▶ [AIM OF THE EXERCISE]:
Return only the lines from the top of the material through the line marked by "bulb_end = ring_at + DOME_L", unaltered.

[Collected data]
—————
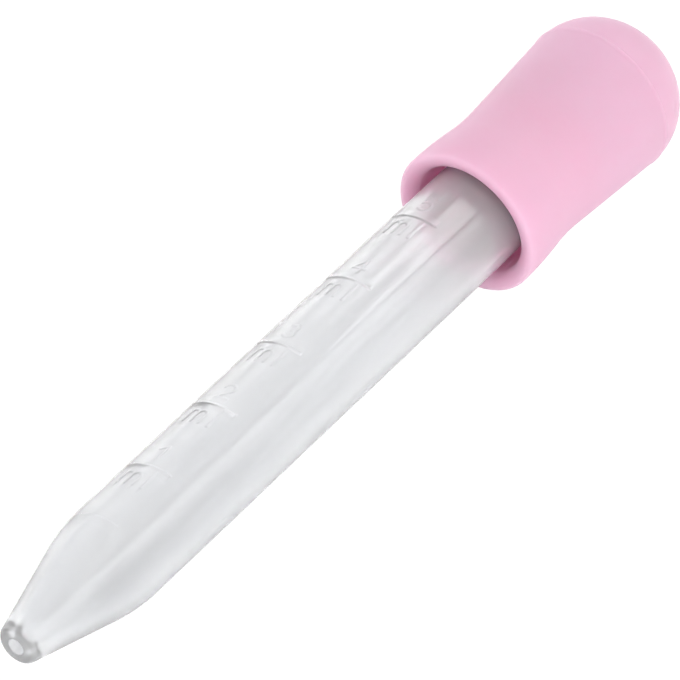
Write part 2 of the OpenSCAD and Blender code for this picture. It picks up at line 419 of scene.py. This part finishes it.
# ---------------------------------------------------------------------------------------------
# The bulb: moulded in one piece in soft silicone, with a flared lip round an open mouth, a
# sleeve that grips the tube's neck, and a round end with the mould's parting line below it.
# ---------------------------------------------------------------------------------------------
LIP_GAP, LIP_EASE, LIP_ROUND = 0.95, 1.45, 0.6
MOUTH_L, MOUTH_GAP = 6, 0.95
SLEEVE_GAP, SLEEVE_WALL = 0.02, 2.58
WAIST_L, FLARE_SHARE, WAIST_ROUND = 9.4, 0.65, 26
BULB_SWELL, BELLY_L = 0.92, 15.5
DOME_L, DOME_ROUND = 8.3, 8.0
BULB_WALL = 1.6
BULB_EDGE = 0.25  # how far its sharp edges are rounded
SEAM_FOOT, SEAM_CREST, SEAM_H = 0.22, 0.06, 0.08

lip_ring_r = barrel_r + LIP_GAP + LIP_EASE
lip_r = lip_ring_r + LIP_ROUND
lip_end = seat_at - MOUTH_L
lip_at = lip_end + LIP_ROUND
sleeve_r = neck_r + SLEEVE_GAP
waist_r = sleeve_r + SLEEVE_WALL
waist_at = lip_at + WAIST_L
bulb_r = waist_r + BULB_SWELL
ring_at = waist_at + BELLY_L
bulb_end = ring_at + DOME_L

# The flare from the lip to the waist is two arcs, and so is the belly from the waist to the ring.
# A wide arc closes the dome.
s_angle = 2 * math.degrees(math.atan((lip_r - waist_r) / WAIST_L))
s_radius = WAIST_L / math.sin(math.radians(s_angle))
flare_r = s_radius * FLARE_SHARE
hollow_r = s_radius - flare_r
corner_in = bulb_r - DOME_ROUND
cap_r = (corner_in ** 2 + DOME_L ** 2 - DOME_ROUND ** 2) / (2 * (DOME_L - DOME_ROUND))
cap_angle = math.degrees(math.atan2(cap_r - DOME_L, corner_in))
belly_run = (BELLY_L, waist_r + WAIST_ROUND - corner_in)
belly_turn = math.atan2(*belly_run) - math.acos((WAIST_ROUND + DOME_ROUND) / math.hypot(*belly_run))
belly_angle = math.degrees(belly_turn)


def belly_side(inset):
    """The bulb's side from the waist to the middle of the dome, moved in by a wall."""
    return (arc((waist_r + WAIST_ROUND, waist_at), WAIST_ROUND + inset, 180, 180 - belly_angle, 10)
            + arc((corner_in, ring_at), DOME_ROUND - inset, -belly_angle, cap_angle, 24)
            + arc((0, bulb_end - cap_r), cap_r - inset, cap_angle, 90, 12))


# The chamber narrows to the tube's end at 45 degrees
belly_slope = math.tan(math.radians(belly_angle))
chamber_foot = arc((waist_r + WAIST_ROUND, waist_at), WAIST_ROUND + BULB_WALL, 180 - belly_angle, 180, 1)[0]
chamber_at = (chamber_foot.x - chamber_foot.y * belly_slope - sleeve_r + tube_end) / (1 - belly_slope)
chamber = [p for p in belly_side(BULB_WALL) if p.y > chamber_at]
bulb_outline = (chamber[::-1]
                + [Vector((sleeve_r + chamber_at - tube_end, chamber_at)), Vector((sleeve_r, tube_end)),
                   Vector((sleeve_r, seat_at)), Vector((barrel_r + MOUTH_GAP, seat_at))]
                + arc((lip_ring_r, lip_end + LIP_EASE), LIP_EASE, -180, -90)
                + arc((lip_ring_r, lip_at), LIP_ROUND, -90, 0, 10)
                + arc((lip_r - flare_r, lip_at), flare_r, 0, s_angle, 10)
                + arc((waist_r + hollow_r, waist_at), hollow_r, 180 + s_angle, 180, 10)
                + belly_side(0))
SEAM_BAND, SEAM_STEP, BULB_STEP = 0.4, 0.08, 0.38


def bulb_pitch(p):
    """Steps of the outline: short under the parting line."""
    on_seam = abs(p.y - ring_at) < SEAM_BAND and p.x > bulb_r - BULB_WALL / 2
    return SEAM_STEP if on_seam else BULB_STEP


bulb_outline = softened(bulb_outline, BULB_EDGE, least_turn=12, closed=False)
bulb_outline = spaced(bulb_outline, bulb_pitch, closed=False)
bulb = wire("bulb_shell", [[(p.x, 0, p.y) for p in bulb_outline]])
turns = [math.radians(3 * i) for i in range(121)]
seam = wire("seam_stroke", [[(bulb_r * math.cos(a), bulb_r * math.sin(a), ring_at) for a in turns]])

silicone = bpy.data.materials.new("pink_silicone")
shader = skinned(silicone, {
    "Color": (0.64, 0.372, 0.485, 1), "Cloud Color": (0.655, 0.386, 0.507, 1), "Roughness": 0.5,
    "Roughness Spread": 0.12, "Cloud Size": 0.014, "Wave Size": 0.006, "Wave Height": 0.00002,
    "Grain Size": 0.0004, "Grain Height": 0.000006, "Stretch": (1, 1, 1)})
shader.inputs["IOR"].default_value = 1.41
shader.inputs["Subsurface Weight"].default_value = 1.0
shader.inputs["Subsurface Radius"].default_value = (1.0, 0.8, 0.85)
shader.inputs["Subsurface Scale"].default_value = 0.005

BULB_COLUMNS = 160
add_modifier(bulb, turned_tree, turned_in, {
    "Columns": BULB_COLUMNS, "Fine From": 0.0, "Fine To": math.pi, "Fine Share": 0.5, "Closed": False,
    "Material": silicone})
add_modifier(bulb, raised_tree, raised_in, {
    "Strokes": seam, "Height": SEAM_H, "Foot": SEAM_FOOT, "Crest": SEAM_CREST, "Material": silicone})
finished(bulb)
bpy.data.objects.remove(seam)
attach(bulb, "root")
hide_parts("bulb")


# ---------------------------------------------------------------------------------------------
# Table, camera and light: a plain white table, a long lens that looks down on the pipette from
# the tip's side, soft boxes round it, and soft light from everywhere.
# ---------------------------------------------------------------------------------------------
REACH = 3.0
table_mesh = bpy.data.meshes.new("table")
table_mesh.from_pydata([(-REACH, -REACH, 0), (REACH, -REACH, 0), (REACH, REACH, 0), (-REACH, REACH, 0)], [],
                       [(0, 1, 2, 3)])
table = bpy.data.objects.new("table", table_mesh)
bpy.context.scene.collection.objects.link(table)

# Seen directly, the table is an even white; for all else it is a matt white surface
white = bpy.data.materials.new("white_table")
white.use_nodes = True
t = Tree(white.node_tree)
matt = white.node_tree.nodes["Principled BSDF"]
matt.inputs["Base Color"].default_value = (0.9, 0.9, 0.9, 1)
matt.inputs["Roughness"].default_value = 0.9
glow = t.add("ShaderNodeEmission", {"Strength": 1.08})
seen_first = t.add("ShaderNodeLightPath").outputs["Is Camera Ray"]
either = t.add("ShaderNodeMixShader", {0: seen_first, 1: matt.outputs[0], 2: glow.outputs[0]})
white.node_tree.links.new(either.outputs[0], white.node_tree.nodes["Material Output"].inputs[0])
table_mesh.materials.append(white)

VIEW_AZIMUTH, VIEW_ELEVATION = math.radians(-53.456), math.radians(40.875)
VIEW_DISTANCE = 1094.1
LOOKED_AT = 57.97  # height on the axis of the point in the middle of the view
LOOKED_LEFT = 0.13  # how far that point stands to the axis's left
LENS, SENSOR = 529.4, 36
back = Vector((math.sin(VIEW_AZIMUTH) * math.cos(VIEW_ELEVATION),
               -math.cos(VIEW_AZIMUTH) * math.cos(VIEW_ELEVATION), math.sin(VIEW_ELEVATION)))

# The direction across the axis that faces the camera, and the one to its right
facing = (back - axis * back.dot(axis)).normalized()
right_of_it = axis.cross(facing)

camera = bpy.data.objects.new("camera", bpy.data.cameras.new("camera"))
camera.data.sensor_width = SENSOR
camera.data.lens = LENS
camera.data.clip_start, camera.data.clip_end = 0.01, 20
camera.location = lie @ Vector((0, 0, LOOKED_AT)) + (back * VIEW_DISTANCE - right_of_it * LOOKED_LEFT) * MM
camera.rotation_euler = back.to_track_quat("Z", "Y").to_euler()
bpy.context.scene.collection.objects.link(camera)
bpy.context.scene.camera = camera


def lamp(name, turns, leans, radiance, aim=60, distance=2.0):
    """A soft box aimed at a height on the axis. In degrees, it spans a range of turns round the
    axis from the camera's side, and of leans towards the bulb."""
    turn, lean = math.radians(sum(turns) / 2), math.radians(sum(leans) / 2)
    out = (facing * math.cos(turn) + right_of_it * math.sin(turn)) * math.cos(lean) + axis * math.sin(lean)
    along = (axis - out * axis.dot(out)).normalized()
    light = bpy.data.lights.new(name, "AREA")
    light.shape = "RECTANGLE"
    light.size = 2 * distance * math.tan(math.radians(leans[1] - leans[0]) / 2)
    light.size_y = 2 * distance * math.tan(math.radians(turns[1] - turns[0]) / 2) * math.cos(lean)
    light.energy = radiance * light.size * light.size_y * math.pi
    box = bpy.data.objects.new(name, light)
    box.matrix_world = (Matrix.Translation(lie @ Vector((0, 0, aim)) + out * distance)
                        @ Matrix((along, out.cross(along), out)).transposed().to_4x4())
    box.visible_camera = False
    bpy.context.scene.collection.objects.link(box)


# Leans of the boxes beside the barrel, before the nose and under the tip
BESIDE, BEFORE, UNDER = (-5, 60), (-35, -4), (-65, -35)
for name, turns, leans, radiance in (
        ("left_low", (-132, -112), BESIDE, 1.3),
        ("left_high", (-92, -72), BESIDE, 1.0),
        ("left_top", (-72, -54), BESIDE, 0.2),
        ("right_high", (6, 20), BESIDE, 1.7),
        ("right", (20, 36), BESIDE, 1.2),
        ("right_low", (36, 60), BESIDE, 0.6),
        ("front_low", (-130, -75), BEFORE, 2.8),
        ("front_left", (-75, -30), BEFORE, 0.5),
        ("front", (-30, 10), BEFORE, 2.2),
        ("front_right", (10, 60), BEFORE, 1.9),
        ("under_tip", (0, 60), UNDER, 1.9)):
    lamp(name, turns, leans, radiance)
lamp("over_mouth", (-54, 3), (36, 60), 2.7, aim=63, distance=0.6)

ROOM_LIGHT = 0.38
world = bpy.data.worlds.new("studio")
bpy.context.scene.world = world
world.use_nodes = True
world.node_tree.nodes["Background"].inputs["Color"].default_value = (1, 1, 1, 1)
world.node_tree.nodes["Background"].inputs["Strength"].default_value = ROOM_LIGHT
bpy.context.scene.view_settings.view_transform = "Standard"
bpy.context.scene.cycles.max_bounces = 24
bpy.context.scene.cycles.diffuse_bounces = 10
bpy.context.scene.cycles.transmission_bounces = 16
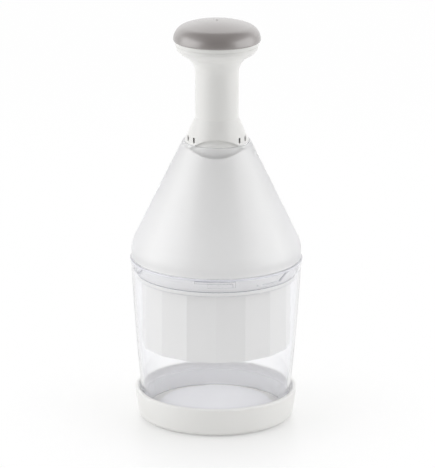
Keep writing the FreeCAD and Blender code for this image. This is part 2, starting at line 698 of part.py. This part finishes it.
—————
▶ [EXERCISE RESULT]:
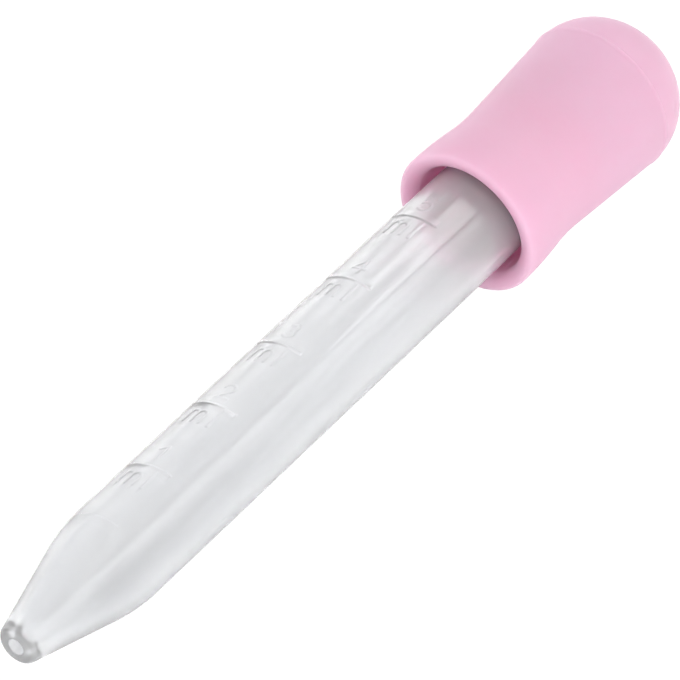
Write part 2 of the OpenSCAD and Blender code for this picture. It picks up at line 419 of scene.py. This part finishes it.
# ---------------------------------------------------------------------------------------------
# The bulb: moulded in one piece in soft silicone, with a flared lip round an open mouth, a
# sleeve that grips the tube's neck, and a round end with the mould's parting line below it.
# ---------------------------------------------------------------------------------------------
LIP_GAP, LIP_EASE, LIP_ROUND = 0.95, 1.45, 0.6
MOUTH_L, MOUTH_GAP = 6, 0.95
SLEEVE_GAP, SLEEVE_WALL = 0.02, 2.58
WAIST_L, FLARE_SHARE, WAIST_ROUND = 9.4, 0.65, 26
BULB_SWELL, BELLY_L = 0.92, 15.5
DOME_L, DOME_ROUND = 8.3, 8.0
BULB_WALL = 1.6
BULB_EDGE = 0.25  # how far its sharp edges are rounded
SEAM_FOOT, SEAM_CREST, SEAM_H = 0.22, 0.06, 0.08

lip_ring_r = barrel_r + LIP_GAP + LIP_EASE
lip_r = lip_ring_r + LIP_ROUND
lip_end = seat_at - MOUTH_L
lip_at = lip_end + LIP_ROUND
sleeve_r = neck_r + SLEEVE_GAP
waist_r = sleeve_r + SLEEVE_WALL
waist_at = lip_at + WAIST_L
bulb_r = waist_r + BULB_SWELL
ring_at = waist_at + BELLY_L
bulb_end = ring_at + DOME_L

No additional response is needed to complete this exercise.